Give the lines again exactly, from the one holding "for node in" to the last line of the listing below, both ends included and nothing added.

**Object modeling scripts:**
◇ ◇ ◇ ◇

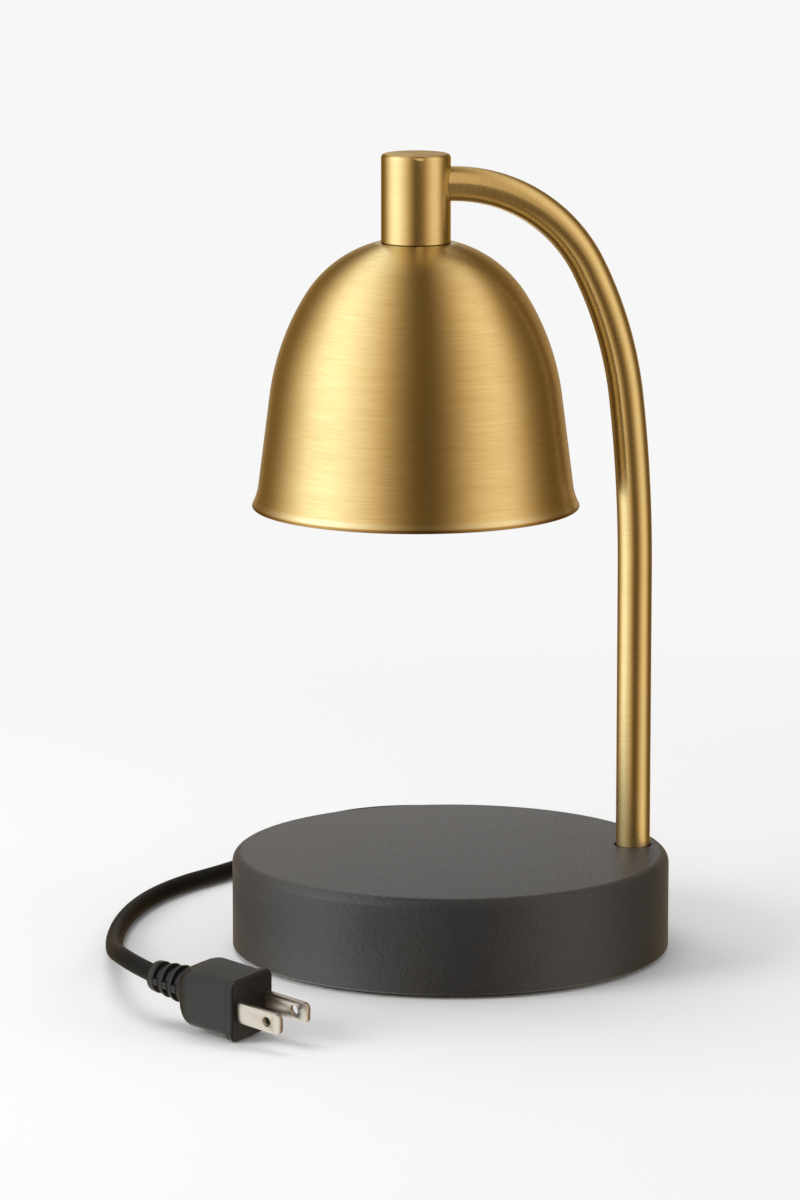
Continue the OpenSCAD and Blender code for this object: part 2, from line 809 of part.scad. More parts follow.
// Slot in which one pin turns through the twist angle; the pin's short way is
// taken as its chord, and the slot is wider by the rise of the arc
module pin_slot(half_w, h) {
    half_a = twist_a / 2;
    half_c = pin_span / 2 * sin(half_a);
    w = half_w + pin_span / 2 * (1 - cos(half_a));
    at_az(-half_a) translate([pin_span / 2 * cos(half_a), 0, 0])
        linear_extrude(height = h) {
            translate([-w, -half_c]) square([2 * w, 2 * half_c]);
            for (y = [-half_c, half_c]) translate([0, y]) circle(r = w);
        }
}

module lamp_holder() {
    stem_w = pin_d / 2 + 0.25;
    head_w = pin_head_d / 2 + turn_gap;
    color(CERAMIC)
    translate([shade_x, 0, 0])
    difference() {
        translate([0, 0, holder_z0])
            rotate_extrude($fn = 64)
                polygon([
                    [0, 0], [holder_d / 2 - holder_chamfer, 0], [holder_d / 2, holder_chamfer],
                    [holder_d / 2, holder_h - edge_chamfer], [holder_d / 2 - edge_chamfer, holder_h],
                    [0, holder_h]
                ]);
        for (a = [0, 180]) at_az(a) {
            translate([0, 0, holder_z0 - 1]) pin_slot(stem_w, holder_face_t + 2);
            translate([0, 0, chamber_z]) pin_slot(head_w, chamber_h);
            at_az(-twist_a) translate([pin_span / 2, 0, holder_z0 - 1])
                cylinder(r = pin_head_d / 2 + 0.25, h = holder_face_t + 2);
            translate([pin_span / 2, 0, chamber_z]) cylinder(r = wire_hole_r, h = holder_h);
            translate([holder_screw_span / 2, 0, holder_z1 - holder_screw_len])
                cylinder(d = holder_screw_d + 2 * screw_gap, h = holder_screw_len + 1);
        }
    }
}

// Spring leaf over each pin, with its tail in the wire hole
module holder_contacts() {
    leaf_z = chamber_z + chamber_h - contact_t;
    color(BRASS)
    translate([shade_x, 0, 0])
    for (a = [0, 180]) at_az(a) {
        translate([(pin_span - contact_w) / 2, -contact_len / 2, leaf_z])
            cube([contact_w, contact_len, contact_t]);
        translate([pin_span / 2, 0, leaf_z]) cylinder(r = wire_hole_r - seat_gap, h = contact_tail);
    }
}

// ---- lamp ----

module bulb_base() {
    color(CERAMIC)
    translate([shade_x, 0, 0])
    difference() {
        rotate_extrude($fn = 64)
            polygon([
                [0, bulb_base_z], [bulb_collar_r - 2 * edge_chamfer, bulb_base_z],
                [bulb_collar_r, bulb_base_z + bulb_rim_h],
                [bulb_collar_r - edge_chamfer, bulb_z1 - 2 * lens_lip],
                [bulb_collar_r - 2 * lens_lip, bulb_z1], [0, bulb_z1]
            ]);
        for (x = [-1, 1])
            translate([x * pin_span / 2, 0, bulb_z1 - pin_root])
                cylinder(r = pin_d / 2 + fit_gap, h = pin_root + 1);
        translate([0, 0, bulb_base_z - 1]) cylinder(r = capsule_r + 0.3, h = capsule_root + 1.3);
    }
}

module bulb_reflector() {
    color("lightgray")
    translate([shade_x, 0, 0])
    difference() {
        rotate_extrude($fn = 64)
            polygon(concat(
                [[0, bulb_front_z], [bulb_r - edge_chamfer, bulb_front_z],
                 [bulb_r, bulb_front_z + edge_chamfer],
                 [bulb_r, bulb_front_z + bulb_rim_h - edge_chamfer]],
                bowl(0, 10),
                [[0, bulb_base_z]]
            ));
        rotate_extrude($fn = 64)
            polygon(concat(
                [[0, bulb_front_z + lens_t]],
                bowl(glass_t, 10),
                [[0, bulb_base_z - glass_t]]
            ));
        translate([0, 0, bulb_front_z - 1]) cylinder(r = bulb_r - glass_t, h = lens_t + 1);
        translate([0, 0, bulb_base_z - glass_t - 2]) cylinder(r = capsule_r + 0.4, h = glass_t + 3);
    }
}

module bulb_lens() {
    color("white", 0.5)
    translate([shade_x, 0, bulb_front_z + seat_gap])
        rotate_extrude($fn = 64)
            polygon([
                [0, 0], [bulb_r - glass_t - lens_lip - seat_gap, 0], [bulb_r - glass_t - seat_gap, lens_lip],
                [bulb_r - glass_t - seat_gap, lens_t - seat_gap], [0, lens_t - seat_gap]
            ]);
}

module bulb_pins() {
    color(STEEL)
    for (x = [-1, 1])
        translate([shade_x + x * pin_span / 2, 0, bulb_z1 - pin_root]) {
            cylinder(d = pin_d, h = pin_root + 2 * turn_gap + holder_face_t + eps);
            translate([0, 0, pin_root + 2 * turn_gap + holder_face_t])
                cylinder(d = pin_head_d, h = pin_head_h);
        }
}

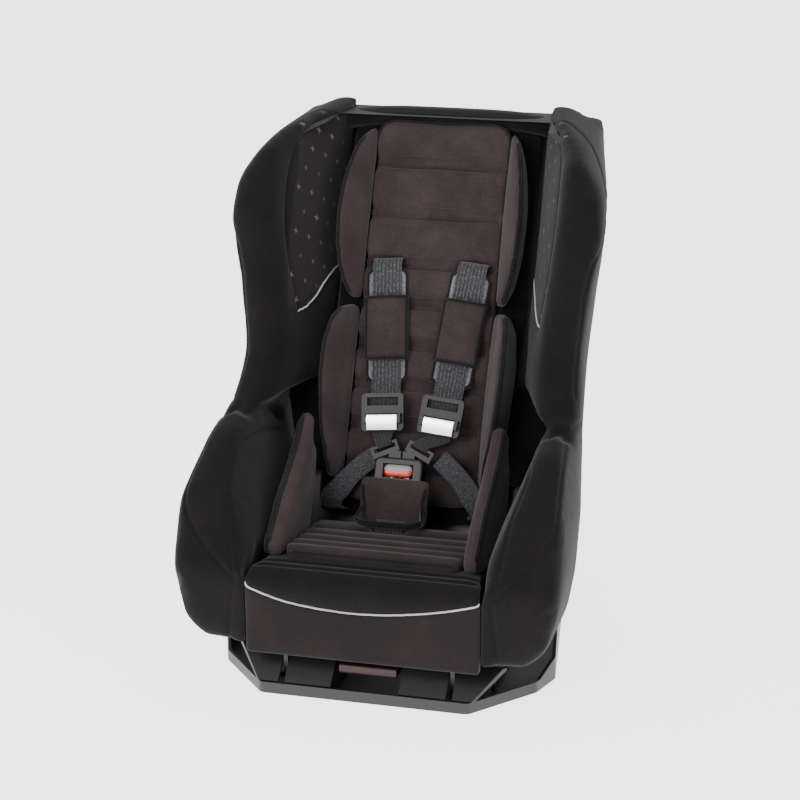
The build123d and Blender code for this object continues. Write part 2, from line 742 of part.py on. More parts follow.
def make_adjuster_frame(side):
    """Three-bar slide with two cheeks for the cam lever's pin."""
    plate = box((-ADJ_W / 2, ADJ_W / 2), (-ADJ_H / 2, ADJ_H / 2), (ADJ_FLOOR, ADJ_FLOOR + ADJ_T))
    plate = fillet(plate.edges().filter_by(Axis.Z), 5)
    half = STRAP_WIDTH / 2 + 1
    for b0, b1 in ((8, 18), (-18, -2)):
        plate -= box((-half, half), (b0, b1), (0, FAR))
    for side_x in (-1, 1):
        x0, x1 = sorted((side_x * (half + 0.4), side_x * (half + 4.4)))
        plate += box((x0, x1), (LEVER_B - 6, LEVER_B + 6), (ADJ_FLOOR + ADJ_T, LEVER_Z + 4))
    plate -= Pos(0, LEVER_B, LEVER_Z) * Rot(0, 90, 0) * Cylinder(PIN_R, FAR)
    return adj_frame(side) * plate


def make_cam_lever(side):
    """Bright lever that clamps the strap; its lower edge lifts to release it."""
    half = STRAP_WIDTH / 2 + 0.6
    face = outline([(LEVER_B + 4, LEVER_Z - 3), (LEVER_B + 4, LEVER_Z + 3), (LEVER_B - 3, LEVER_Z + 4),
                    (-ADJ_H / 2 + 1, LEVER_Z + 1.5), (-ADJ_H / 2 + 1, LEVER_Z - 0.6),
                    (LEVER_B - 4, LEVER_Z - 1.4)])
    lever = across(face, -half, half)
    lever -= Pos(0, LEVER_B, LEVER_Z) * Rot(0, 90, 0) * Cylinder(PIN_R + PIN_CLEAR, FAR)
    return adj_frame(side) * lever


def make_lever_pin(side):
    half = STRAP_WIDTH / 2 + 5.4
    return adj_frame(side) * Pos(0, LEVER_B, LEVER_Z) * Rot(0, 90, 0) * Cylinder(PIN_R, 2 * half)


TONGUE_W = 57             # underside of the tongue blades
BLADE_T = 2
TONGUE_LEAN = 25
TONGUE_HEAD_V = BUCKLE_V + BUCKLE_H / 2 + 9


def tongue_frame(side):
    """Frame of the slotted head of one tongue."""
    return BACK * Location((BUCKLE_X + side * 21, TONGUE_HEAD_V, 0), (0, 0, -side * TONGUE_LEAN))


def make_tongue(side):
    """Buckle tongue: a blade with a latch hole and a slotted head for the webbing."""
    x0, x1 = sorted((BUCKLE_X + side * 1, BUCKLE_X + side * 16))
    blade = BACK * box((x0, x1), (BUCKLE_V - 10, TONGUE_HEAD_V), (TONGUE_W, TONGUE_W + BLADE_T))
    head = box((-17, 17), (-6, 8), (TONGUE_W, TONGUE_W + BLADE_T))
    head -= box((-13.5, 13.5), (0, 5), (0, FAR))
    hole = BACK * box(span(BUCKLE_X + side * 8.5, 8), (BUCKLE_V - 5, BUCKLE_V + 3), (0, FAR))
    middle = BACK * box(sorted((BUCKLE_X + side * 0.6, side * FAR)), (0, FAR), (0, FAR))
    return (blade - hole) + ((tongue_frame(side) * head) & middle)


def make_lower_strap(side):
    """Webbing from the adjuster down to the tongue."""
    level = TONGUE_W + BLADE_T + STRAP_T / 2 + GAP
    start = (side * (ADJ_X - 2), ADJ_V - ADJ_H / 2 - 9, level)
    end = (BUCKLE_X + side * 22, TONGUE_HEAD_V + 3, level)
    return BACK * flat_run(start, end, LOWER_STRAP_WIDTH)


def flat_run(start, end, width):
    """Straight strap between two points given as (x, v, w)."""
    dx, dv, dw = (e - s for s, e in zip(start, end))
    flat = hypot(dx, dv)
    turn = degrees(atan2(dv, dx))
    tilt = degrees(atan2(dw, flat))
    middle = [(s + e) / 2 for s, e in zip(start, end)]
    return Pos(*middle) * Rot(0, 0, turn) * Rot(0, -tilt, 0) * Box(hypot(flat, dw), width, STRAP_T)


def make_lap_strap(side):
    """Webbing from the hip slot up to the tongue."""
    half = STRAP_WIDTH / 2
    inside = box((side * LAP_X - half, side * LAP_X + half), (LAP_V - STRAP_T / 2, LAP_V + STRAP_T / 2),
                 (-SHELL_WALL, CHILD_W + 8))
    start = (side * (LAP_X + 6), LAP_V + 4, CHILD_W + 8)
    end = (BUCKLE_X + side * 38, TONGUE_HEAD_V - 2, TONGUE_W - 2)
    return BACK * (inside + flat_run(start, end, 24))


def make_buckle_back():
    """Lower half of the buckle housing, a tray open towards the child."""
    outer = box(span(BUCKLE_X, BUCKLE_W), span(BUCKLE_V, BUCKLE_H), (BUCKLE_FLOOR, BUCKLE_FLOOR + 10))
    outer = fillet(outer.edges().filter_by(Axis.Z), 8)
    pocket = box(span(BUCKLE_X, BUCKLE_W - 12), span(BUCKLE_V, BUCKLE_H - 2 * (BUCKLE_WALL + 2)),
                 (BUCKLE_FLOOR + BUCKLE_WALL, FAR))
    mouth = box((BUCKLE_X - 18, BUCKLE_X + 18), (BUCKLE_V, FAR), (TONGUE_W - 0.5, FAR))
    return BACK * (outer - pocket - mouth)


def make_buckle_front():
    """Upper half of the buckle housing with the button's window."""
    low = BUCKLE_FLOOR + 10
    outer = box(span(BUCKLE_X, BUCKLE_W), span(BUCKLE_V, BUCKLE_H), (low, BUCKLE_TOP))
    outer = fillet(outer.edges().filter_by(Axis.Z), 8)
    outer = fillet(outer.faces().sort_by(Axis.Z)[-1].edges(), 3)
    pocket = box(span(BUCKLE_X, BUCKLE_W - 12), span(BUCKLE_V, BUCKLE_H - 10),
                 (0, BUCKLE_TOP - BUCKLE_WALL - 1))
    half, high = BUTTON_W / 2 + GAP, BUTTON_H / 2 + GAP
    window = box((BUCKLE_X - half, BUCKLE_X + half), (BUTTON_V - high, BUTTON_V + high), (0, FAR))
    mouth = box((BUCKLE_X - 18, BUCKLE_X + 18), (BUCKLE_V, FAR), (0, TONGUE_W + BLADE_T + 0.5))
    return BACK * (outer - pocket - window - mouth)


BUTTON_V = BUCKLE_V + 8
BUTTON_LOW = TONGUE_W + BLADE_T + 0.4 + BUTTON_TRAVEL


def make_release_button():
    cap = box(span(BUCKLE_X, BUTTON_W), span(BUTTON_V, BUTTON_H), (BUTTON_LOW, BUCKLE_TOP + 0.6))
    cap = fillet(cap.edges().filter_by(Axis.Z), 4)
    return BACK * cap


def make_buckle_frame():
    """Steel plate that carries the latch and the tongues' pull."""
    plate = box((BUCKLE_X - 22, BUCKLE_X + 22), (BUCKLE_V - BUCKLE_H / 2 + 5, BUCKLE_V + BUCKLE_H / 2 - 5),
                (TONGUE_W - 3.5, TONGUE_W - 0.4))
    plate -= box((BUCKLE_X - 16, BUCKLE_X + 16), (BUCKLE_V - 9, BUCKLE_V + 7), (0, FAR))
    return BACK * plate


def make_buckle_latch():
    """Latch with one peg through the hole of each tongue; the button drives it back."""
    low = BUCKLE_FLOOR + BUCKLE_WALL + BUTTON_TRAVEL * LATCH_SHARE + GAP
    latch = box((BUCKLE_X - 14, BUCKLE_X + 14), (BUCKLE_V - 8, BUCKLE_V + 6), (low, low + 1.6))
    for _, side in SIDES:
        x = BUCKLE_X + side * 8.5
        latch += box((x - 3, x + 3), (BUCKLE_V - 4, BUCKLE_V + 2), (low, TONGUE_W - GAP))
    return BACK * latch


def make_crotch_strap():
    """Short webbing from its anchor under the pan up to the buckle."""
    half = STRAP_WIDTH / 2
    foot_y, foot_z = pan_point(CROTCH_U, -SHELL_WALL)
    up_y, up_z = pan_point(CROTCH_U, CHILD_W + 6)
    end_y, end_z = back_point(BUCKLE_V - BUCKLE_H / 2 - 0.8, BUCKLE_FLOOR + 5)
    line = [(foot_y, foot_z), (up_y, up_z), (end_y, end_z)]
    strap = None
    for (y0, z0), (y1, z1) in zip(line, line[1:]):
        run = hypot(y1 - y0, z1 - z0)
        turn = degrees(atan2(z1 - z0, y1 - y0))
        plate = Pos(BUCKLE_X, (y0 + y1) / 2, (z0 + z1) / 2) * Rot(turn, 0, 0) * Box(2 * half, run, STRAP_T)
        strap = plate if strap is None else strap + plate
    return strap


def make_crotch_pad():
    """Padded flap over the crotch strap and the foot of the buckle."""
    top = BUTTON_V - BUTTON_H / 2 - 2
    ahead = CROTCH_U + 16
    face = outline([
        back_point(top, BUCKLE_TOP + 0.5),
        back_point(top, BUCKLE_TOP + 10),
        back_point(top - 5, BUCKLE_TOP + 13.5),
        pan_point(ahead, CHILD_W + 10.8),
        pan_point(ahead + 1.3, CHILD_W + 2.9),
        pan_point(ahead - 8.2, CHILD_W + 1.6),
    ])
    return across(face, BUCKLE_X - CROTCH_PAD_W / 2, BUCKLE_X + CROTCH_PAD_W / 2)


def make_anchor_plates():
    """Steel plates behind the shell that the shoulder straps hook on."""
    plates = []
    for _, side in SIDES:
        w = -SHELL_WALL - RIB_DEPTH - 6 - STRAP_T / 2 - GAP
        plates.append(strap_frame(side) * box((-26, 26), (-66, -46), (w - 2.5, w)))
    return Compound(children=plates)


def make_strap_anchors():
    """Steel bars outside the shell across the hip and crotch slots."""
    bars = []
    for _, side in SIDES:
        w = -SHELL_WALL - GAP
        bars.append(BACK * box(span(side * LAP_X, 54), span(LAP_V, 12), (w - 2.5, w)))
    low = -SHELL_WALL - GAP
    bars.append(PAN * box((BUCKLE_X - 27, BUCKLE_X + 27), (-CROTCH_U - 6, -CROTCH_U + 6), (low - 2.5, low)))
    return Compound(children=bars)


# ---- vehicle belt clamps ---------------------------------------------------------------
CLAMP_X, CLAMP_V = 149, 232


def make_clamp_bracket(side):
    """Ears on the back of the shell beside the belt opening."""
    w1 = -SHELL_WALL
    bracket = BACK * box(span(CLAMP_X, 38), span(CLAMP_V, 12), (w1 - 2.5, w1))
    for x in (CLAMP_X - 19, CLAMP_X + 16):
        bracket += BACK * box((x, x + 3), span(CLAMP_V, 12), (w1 - 11, w1))
    bracket -= clamp_axis(PIN_R)
    return side_of(bracket, side)


def clamp_axis(radius):
    return BACK * Pos(CLAMP_X, CLAMP_V, -SHELL_WALL - 7) * Rot(0, 90, 0) * Cylinder(radius, 38)


def make_clamp_pin(side):
    return side_of(clamp_axis(PIN_R), side)


def make_belt_clamp(side):
    """Hinged jaw that pinches the vehicle belt against the shell."""
    w1 = -SHELL_WALL
    face = outline([(CLAMP_V, w1 - 10.4), (CLAMP_V, w1 - 3.6), (CLAMP_V - 50, w1 - 2.4),
                    (CLAMP_V - 58, w1 - 9)])
    jaw = BACK * across(face, CLAMP_X - 15.5, CLAMP_X + 15.5)
    jaw += BACK * Pos(CLAMP_X, CLAMP_V, w1 - 7) * Rot(0, 90, 0) * Cylinder(3.6, 31)
    jaw -= clamp_axis(PIN_R + PIN_CLEAR)
    return side_of(jaw, side)


def build():
    write("base_tray", make_base_tray())
    write("base_screws", make_base_screws())
    write("shell", make_shell())
    write("guide_rods", Compound(children=[make_guide_rod(y, z) for y, z in rod_places()]))
    write("rack_plates", pair(make_rack_plate))
    write("slide_rails", pair(make_slide_rail))
    write("latch_springs", pair(make_latch_spring))
    write("clamp_brackets", pair(make_clamp_bracket))
    write("clamp_pins", pair(make_clamp_pin))
    write("rod_caps", make_rod_caps())
    write("recline_handle", make_recline_handle())
    write("handle_pivot_pin", make_pivot_pin())
    write("latch_bar", make_latch_bar())
    write("foam_back", make_foam_back())
    write("foam_seat", make_foam_seat())
    write("cover_seat", make_cover_seat())
    write("insert_back", make_insert_back())
    write("insert_seat", make_insert_seat())
    outer, zone = body(0), shell_zone()
    write("cover_back", make_cover_back(outer, zone))
    for name, side in SIDES:
        write(f"track_cheek_{name}", make_track_cheek(side))
        write(f"cover_wing_{name}", make_wing(side, outer, zone))
        write(f"cover_armrest_{name}", make_armrest(side, outer, zone))
        write(f"insert_head_wing_{name}", make_head_wing(side))
        write(f"insert_lumbar_bolster_{name}", make_lumbar_bolster(side))
        write(f"insert_thigh_bolster_{name}", make_thigh_bolster(side))
        write(f"shoulder_strap_{name}", make_shoulder_strap(side))
        write(f"shoulder_pad_{name}", make_shoulder_pad(side))
        write(f"pad_sleeve_{name}", make_pad_sleeve(side))
        write(f"adjuster_frame_{name}", make_adjuster_frame(side))
        write(f"cam_lever_{name}", make_cam_lever(side))
        write(f"lever_pin_{name}", make_lever_pin(side))
        write(f"lower_strap_{name}", make_lower_strap(side))
        write(f"lap_strap_{name}", make_lap_strap(side))
        write(f"buckle_tongue_{name}", make_tongue(side))
        write(f"belt_clamp_{name}", make_belt_clamp(side))
    write("buckle_back", make_buckle_back())
    write("buckle_front", make_buckle_front())
    write("buckle_frame", make_buckle_frame())
    write("buckle_latch", make_buckle_latch())
    write("release_button", make_release_button())
    write("crotch_strap", make_crotch_strap())
    write("crotch_pad", make_crotch_pad())
    write("shoulder_anchor_plates", make_anchor_plates())
    write("strap_anchor_bars", make_strap_anchors())
    print(len(written), "nodes")


build()
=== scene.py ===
"""Looks of a convertible child car seat: padded covers, infant insert, harness, shell and base."""
import json
import math

import bmesh
import bpy
import numpy as np
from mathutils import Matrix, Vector, noise
from mathutils.bvhtree import BVHTree


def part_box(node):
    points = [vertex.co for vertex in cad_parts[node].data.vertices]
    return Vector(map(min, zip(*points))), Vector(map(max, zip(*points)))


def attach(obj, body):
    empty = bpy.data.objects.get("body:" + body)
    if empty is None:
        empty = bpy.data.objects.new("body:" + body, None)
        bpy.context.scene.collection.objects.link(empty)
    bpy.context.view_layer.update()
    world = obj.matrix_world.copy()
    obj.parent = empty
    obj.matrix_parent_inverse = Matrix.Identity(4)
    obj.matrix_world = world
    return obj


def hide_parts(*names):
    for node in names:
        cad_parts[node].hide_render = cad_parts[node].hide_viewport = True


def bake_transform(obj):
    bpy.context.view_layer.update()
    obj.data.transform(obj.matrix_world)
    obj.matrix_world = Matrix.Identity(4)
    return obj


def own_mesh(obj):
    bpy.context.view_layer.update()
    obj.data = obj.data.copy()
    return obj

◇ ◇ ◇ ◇

**EXERCISE RESULT:**
    for node in names:
        cad_parts[node].hide_render = cad_parts[node].hide_viewport = True


def bake_transform(obj):
    bpy.context.view_layer.update()
    obj.data.transform(obj.matrix_world)
    obj.matrix_world = Matrix.Identity(4)
    return obj


def own_mesh(obj):
    bpy.context.view_layer.update()
    obj.data = obj.data.copy()
    return obj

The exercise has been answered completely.